Comme le dit Arens :

«  Bush convoqua en toute hâte une conférence de presse, et il lança un appel télévisé absolument extraordinaire au peuple états-unien. Visiblement en colère, tapant du pied sur l’estrade, il martela que l’insistance d’Israël sur les garanties menaçait non seulement la conférence annoncée [Madrid], mais la paix elle-même. « Un débat (à ce sujet) risque fort de détruire notre capacité à réunir les parties à la table de la paix… Si nécessaire, j’utiliserai mon pouvoir de veto afin d’empêcher cela d’arriver… ».  »

Puis le président visa directement le lobby pro-israélien : «  Nous sommes en butte à des forces politiques puissantes… à des groupes très puissants et efficaces qui exercent leur influence jusque sur la colline du Capitole  », dit-il. «  Nous n’avons pincé qu’un petit gars isolé, ici, en train de faire ça… mais je vais me battre pour mes idées.
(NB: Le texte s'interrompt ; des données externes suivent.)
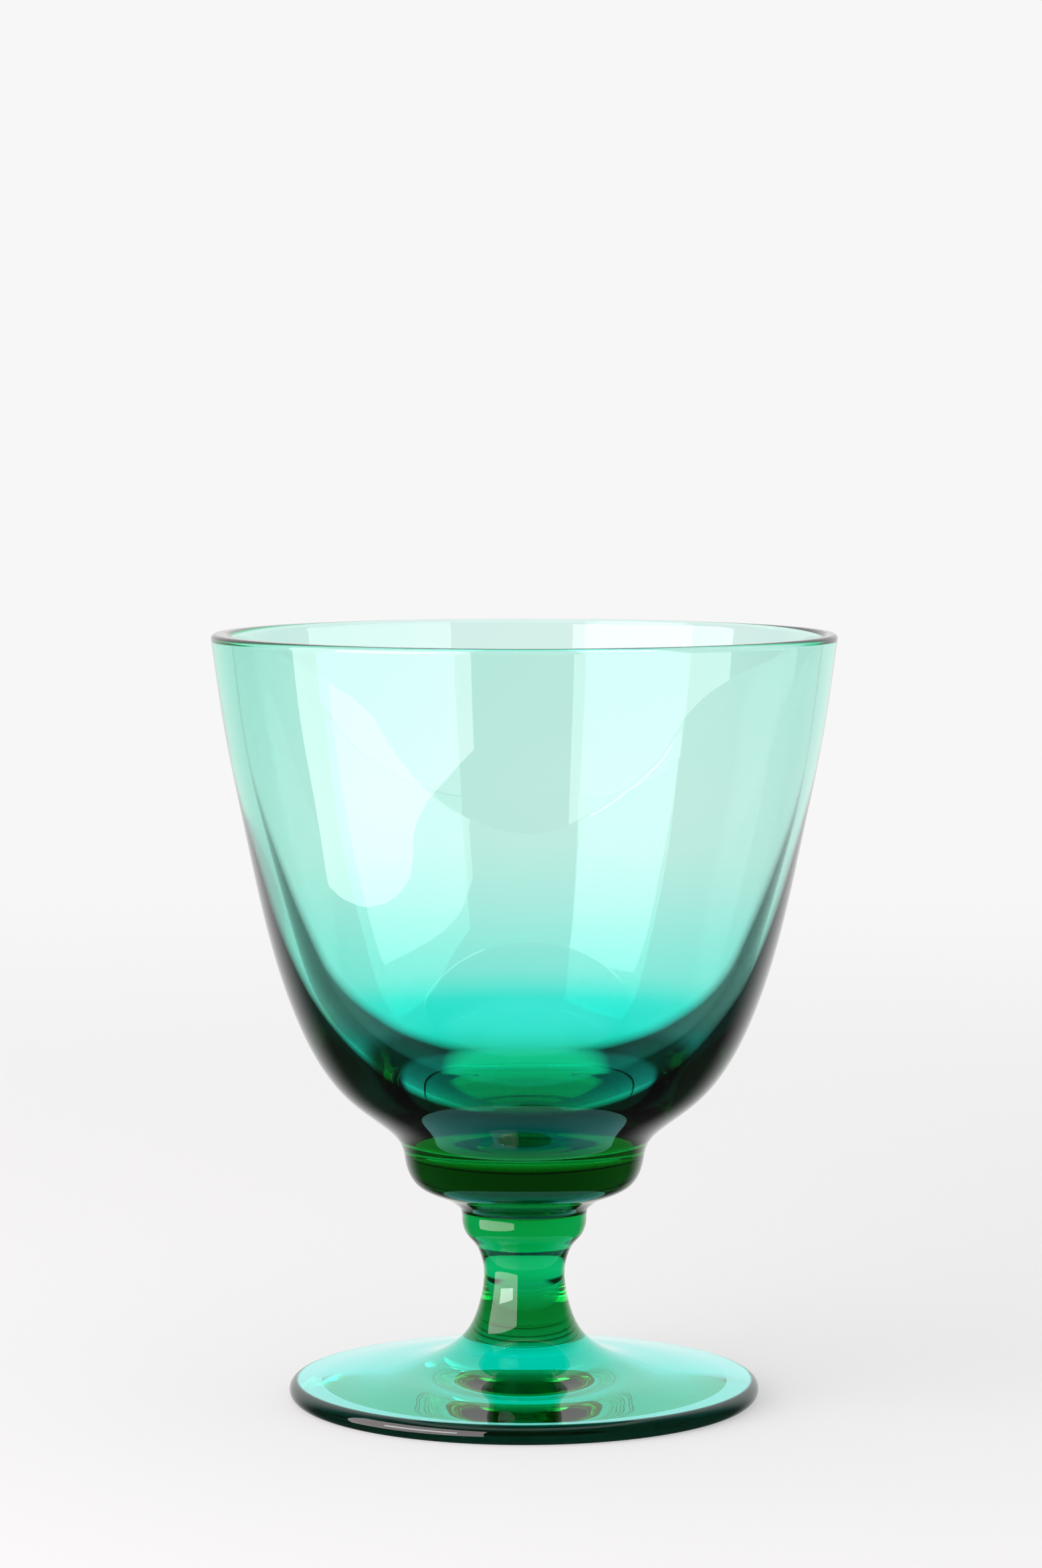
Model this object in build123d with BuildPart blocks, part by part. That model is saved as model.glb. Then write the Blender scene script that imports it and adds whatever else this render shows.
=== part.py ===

Cela devrait pouvoir être populaire, politiquement. Mais sans doute cela ne l’est pas… La question n’est pas de savoir si cela est bon pour la politique de 1992. Ce qui est important, en la matière, c’est que nous donnions une chance au processus de paix. Et même si je n’obtiens qu’une seule voix, peu m’importe… Je suis persuadé que le peuple états-unien sera à mes côtés.  » Puis, élevant la voix, le président dit :

«  … Voici seulement quelques mois, des États-uniens portant l’uniforme, hommes et femmes, ont risqué leur vie pour défendre les Israéliens en face des missiles Scuds tirés par les Irakiens et, de fait, la campagne Tempête dans le Désert, tout en remportant une guerre contre l’agression, a également abouti à la défaite du plus dangereux ennemi d’Israël.  » Il ajouta aussi que, durant l’année fiscale en cours, «  en dépit de nos propres préoccupations économiques, les États-Unis ont fourni à Israël plus de 4 milliards de dollars d’aide, soit près de cent mille dollars pour chaque Israélien, homme, femme ou enfant.  » [26]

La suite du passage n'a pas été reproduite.